What is asked
Restate the opening lines of the material below word for word, stopping after the line that contains "return fused(body).cut(rod_y(tip, pin_r, y".

━━━━━━━━

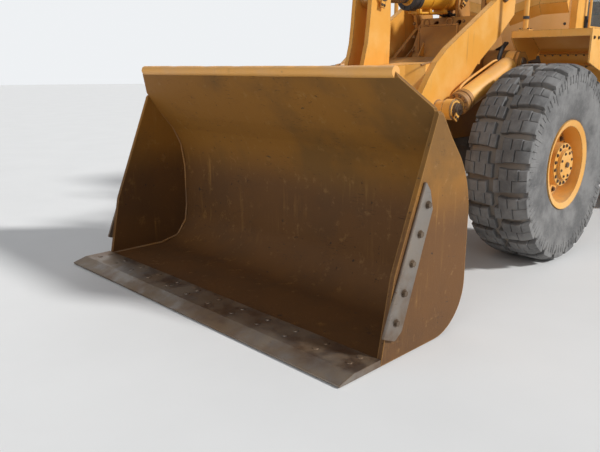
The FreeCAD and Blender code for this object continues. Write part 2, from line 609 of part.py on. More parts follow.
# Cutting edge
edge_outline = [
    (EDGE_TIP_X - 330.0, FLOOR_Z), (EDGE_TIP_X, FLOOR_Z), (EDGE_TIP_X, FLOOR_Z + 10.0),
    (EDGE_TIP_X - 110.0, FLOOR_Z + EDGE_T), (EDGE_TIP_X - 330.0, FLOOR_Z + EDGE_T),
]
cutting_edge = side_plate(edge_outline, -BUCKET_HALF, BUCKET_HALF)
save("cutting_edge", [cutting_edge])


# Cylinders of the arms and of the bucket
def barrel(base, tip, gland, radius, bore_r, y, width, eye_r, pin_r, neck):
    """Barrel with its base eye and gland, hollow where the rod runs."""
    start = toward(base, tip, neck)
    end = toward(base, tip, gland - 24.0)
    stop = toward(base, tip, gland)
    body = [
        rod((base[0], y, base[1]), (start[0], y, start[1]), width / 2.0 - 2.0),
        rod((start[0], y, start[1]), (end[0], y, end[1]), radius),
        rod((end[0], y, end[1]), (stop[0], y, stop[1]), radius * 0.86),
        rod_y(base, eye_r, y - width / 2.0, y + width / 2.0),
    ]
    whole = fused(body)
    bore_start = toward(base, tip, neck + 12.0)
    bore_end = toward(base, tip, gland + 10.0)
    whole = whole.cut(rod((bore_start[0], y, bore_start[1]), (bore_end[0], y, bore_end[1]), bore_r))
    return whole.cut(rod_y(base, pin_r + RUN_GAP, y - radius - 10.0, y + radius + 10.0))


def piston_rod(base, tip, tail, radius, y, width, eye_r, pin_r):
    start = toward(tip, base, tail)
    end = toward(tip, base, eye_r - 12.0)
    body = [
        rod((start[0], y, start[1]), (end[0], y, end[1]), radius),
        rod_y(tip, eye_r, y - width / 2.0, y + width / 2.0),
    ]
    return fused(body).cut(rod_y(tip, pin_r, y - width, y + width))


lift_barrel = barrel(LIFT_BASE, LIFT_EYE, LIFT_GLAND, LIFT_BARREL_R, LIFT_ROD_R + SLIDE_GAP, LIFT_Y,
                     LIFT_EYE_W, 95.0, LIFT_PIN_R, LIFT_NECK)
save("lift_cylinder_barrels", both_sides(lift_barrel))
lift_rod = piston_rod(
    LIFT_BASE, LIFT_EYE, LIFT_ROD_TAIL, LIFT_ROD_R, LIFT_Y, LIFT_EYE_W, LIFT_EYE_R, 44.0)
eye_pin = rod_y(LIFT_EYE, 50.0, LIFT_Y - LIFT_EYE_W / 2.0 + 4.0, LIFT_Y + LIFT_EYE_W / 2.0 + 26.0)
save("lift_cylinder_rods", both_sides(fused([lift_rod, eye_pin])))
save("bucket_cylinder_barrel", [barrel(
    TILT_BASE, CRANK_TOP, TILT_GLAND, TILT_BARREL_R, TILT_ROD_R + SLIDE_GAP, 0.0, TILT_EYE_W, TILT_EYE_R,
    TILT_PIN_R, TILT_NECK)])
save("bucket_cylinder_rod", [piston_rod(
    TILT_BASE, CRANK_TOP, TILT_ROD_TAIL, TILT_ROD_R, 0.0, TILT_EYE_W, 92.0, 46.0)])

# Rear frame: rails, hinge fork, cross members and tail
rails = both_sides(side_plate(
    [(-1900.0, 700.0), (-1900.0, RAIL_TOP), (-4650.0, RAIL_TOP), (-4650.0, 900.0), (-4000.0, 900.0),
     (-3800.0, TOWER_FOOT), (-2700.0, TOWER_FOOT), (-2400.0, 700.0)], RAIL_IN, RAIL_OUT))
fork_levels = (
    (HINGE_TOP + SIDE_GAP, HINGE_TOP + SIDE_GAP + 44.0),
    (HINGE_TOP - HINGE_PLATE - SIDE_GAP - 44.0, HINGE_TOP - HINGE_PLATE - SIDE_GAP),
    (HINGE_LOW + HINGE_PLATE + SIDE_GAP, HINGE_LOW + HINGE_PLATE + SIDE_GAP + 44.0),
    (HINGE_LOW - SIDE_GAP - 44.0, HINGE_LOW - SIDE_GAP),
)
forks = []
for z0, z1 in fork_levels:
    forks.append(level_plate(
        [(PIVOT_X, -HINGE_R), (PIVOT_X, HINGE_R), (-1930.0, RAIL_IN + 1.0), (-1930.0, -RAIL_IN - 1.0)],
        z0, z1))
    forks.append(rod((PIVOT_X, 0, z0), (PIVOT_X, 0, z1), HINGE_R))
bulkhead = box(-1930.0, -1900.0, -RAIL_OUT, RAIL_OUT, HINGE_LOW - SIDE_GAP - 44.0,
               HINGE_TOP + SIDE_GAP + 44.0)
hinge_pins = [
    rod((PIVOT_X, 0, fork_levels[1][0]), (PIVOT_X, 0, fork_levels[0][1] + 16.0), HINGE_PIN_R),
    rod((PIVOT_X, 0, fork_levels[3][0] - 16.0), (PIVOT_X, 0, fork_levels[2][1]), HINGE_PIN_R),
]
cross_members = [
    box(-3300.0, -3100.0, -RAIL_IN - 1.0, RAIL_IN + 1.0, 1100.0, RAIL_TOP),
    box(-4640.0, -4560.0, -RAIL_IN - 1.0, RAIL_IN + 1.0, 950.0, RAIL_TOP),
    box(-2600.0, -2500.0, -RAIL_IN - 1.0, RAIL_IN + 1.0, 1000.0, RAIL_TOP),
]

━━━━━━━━

Correct output
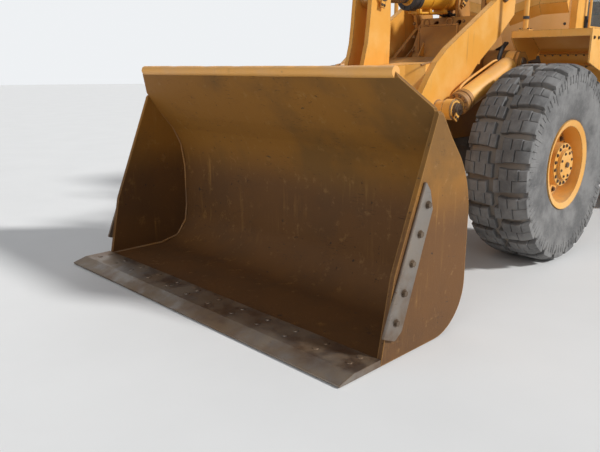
The FreeCAD and Blender code for this object continues. Write part 2, from line 609 of part.py on. More parts follow.
# Cutting edge
edge_outline = [
    (EDGE_TIP_X - 330.0, FLOOR_Z), (EDGE_TIP_X, FLOOR_Z), (EDGE_TIP_X, FLOOR_Z + 10.0),
    (EDGE_TIP_X - 110.0, FLOOR_Z + EDGE_T), (EDGE_TIP_X - 330.0, FLOOR_Z + EDGE_T),
]
cutting_edge = side_plate(edge_outline, -BUCKET_HALF, BUCKET_HALF)
save("cutting_edge", [cutting_edge])


# Cylinders of the arms and of the bucket
def barrel(base, tip, gland, radius, bore_r, y, width, eye_r, pin_r, neck):
    """Barrel with its base eye and gland, hollow where the rod runs."""
    start = toward(base, tip, neck)
    end = toward(base, tip, gland - 24.0)
    stop = toward(base, tip, gland)
    body = [
        rod((base[0], y, base[1]), (start[0], y, start[1]), width / 2.0 - 2.0),
        rod((start[0], y, start[1]), (end[0], y, end[1]), radius),
        rod((end[0], y, end[1]), (stop[0], y, stop[1]), radius * 0.86),
        rod_y(base, eye_r, y - width / 2.0, y + width / 2.0),
    ]
    whole = fused(body)
    bore_start = toward(base, tip, neck + 12.0)
    bore_end = toward(base, tip, gland + 10.0)
    whole = whole.cut(rod((bore_start[0], y, bore_start[1]), (bore_end[0], y, bore_end[1]), bore_r))
    return whole.cut(rod_y(base, pin_r + RUN_GAP, y - radius - 10.0, y + radius + 10.0))


def piston_rod(base, tip, tail, radius, y, width, eye_r, pin_r):
    start = toward(tip, base, tail)
    end = toward(tip, base, eye_r - 12.0)
    body = [
        rod((start[0], y, start[1]), (end[0], y, end[1]), radius),
        rod_y(tip, eye_r, y - width / 2.0, y + width / 2.0),
    ]
    return fused(body).cut(rod_y(tip, pin_r, y - width, y + width))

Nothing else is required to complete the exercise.